Off-season income aside, cultivating seaweed allows fishermen a hedge against lobster’s uncertain future. With changing industry practices, a bait crisis, and warming waters affecting lobster fishing, an environmentally friendly crop like cultivated kelp seems like a good option to many.

“I don’t think anyone is disputing that the Gulf of Maine is a different place now than it was 30 years ago,” says Merritt Carey, board member of the Maine Seaweed Council and founder of Tenants Harbor Fisherman’s Co-op.

Wild kelp isn’t immune to that shifting world, either. Climate change and invasive species are contributing to the decline of Maine’s southern seaweed beds, according to researchers. 

But that’s where kelp farmers can help: Cultivated beds absorb the carbon dioxide that has made waters less habitable for marine life, according to the Bigelow Laboratory of Ocean Sciences. And seaweed is a “zero-input crop” that doesn’t need pesticides or soil to flourish. The World Bank has touted nutrient-rich seaweed as one potential solution to global food insecurity.

Despite its sustainability, aquaculture comes with controversy. Lobstermen compete to fish in places that are also desirable as aquaculture sites, and homeowners are protective of their waterfront properties. Maine’s Department of Marine Resources might amend its rules regulating the size and location of aquaculture leases.

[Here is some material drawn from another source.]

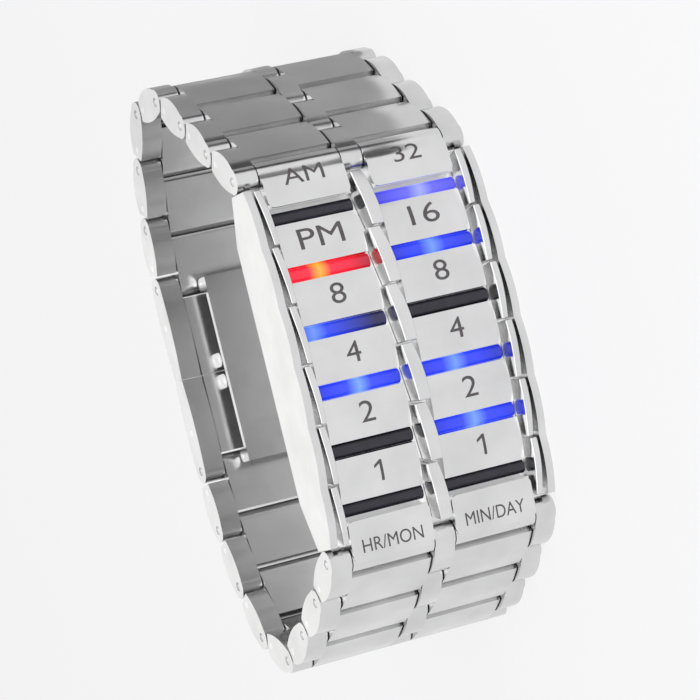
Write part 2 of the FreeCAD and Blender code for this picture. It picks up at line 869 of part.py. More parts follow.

Training programs, such as the Maine Sea Grant’s “Aquaculture in Shared Waters,” help fishermen transition into aquaculture. The 11-week course offers aquaculture training that covers topics like site selection and financial management.

“There’s a very strong and very intentional outcome of this – meeting your colleagues and making a professional network. That helps to build community,” says program leader Dana Morse, extension associate for the Maine Sea Grant program and University of Maine Cooperative Extension.

Joe Young from Corea, Maine, was an inaugural student. A sixth-generation fisherman, Mr. Young relied on lobstering for almost 40 years. But in 2013, he realized his lucrative industry was weathering some uncertainty.

News of the Aquaculture in Shared Waters program piqued his curiosity; he cobbled together enough fishermen to hold a class. Now semi-retired, he grows oysters and kelp in a tidal pool on his property and plans to expand.

Mainers are keen to spread the gospel of seaweed to grow local demand. Luke’s Lobster provided a grant through its Keeper Fund to research kelp’s ability to curb ocean acidification. 

This May’s kelp harvest coincided with Maine’s – and possibly the country’s – first Seaweed Week, a food crawl of more than 60 Portland eateries that offered seaweed-inspired delights. Josh Rogers, the event’s producer, said foodies came from as far away as Washington, D.C.

“So many more people than you would think are really open-minded about seaweed,” says Mr. Rogers, who sells homemade seaweed tea. “They just don’t know how to get it into their diets.”

Mr. Rogers owns Heritage Seaweed, a Portland shop that claims to be the first of its kind in North America dedicated to the trending algae. He says people are familiar with seaweed cosmetics, but surprised to find it in so many edible forms.

“We have a seaweed fudge,” he says. “That always makes people giggle.”

Editor’s note: This article has been updated to clarify the economic impact of Maine’s lobster industry.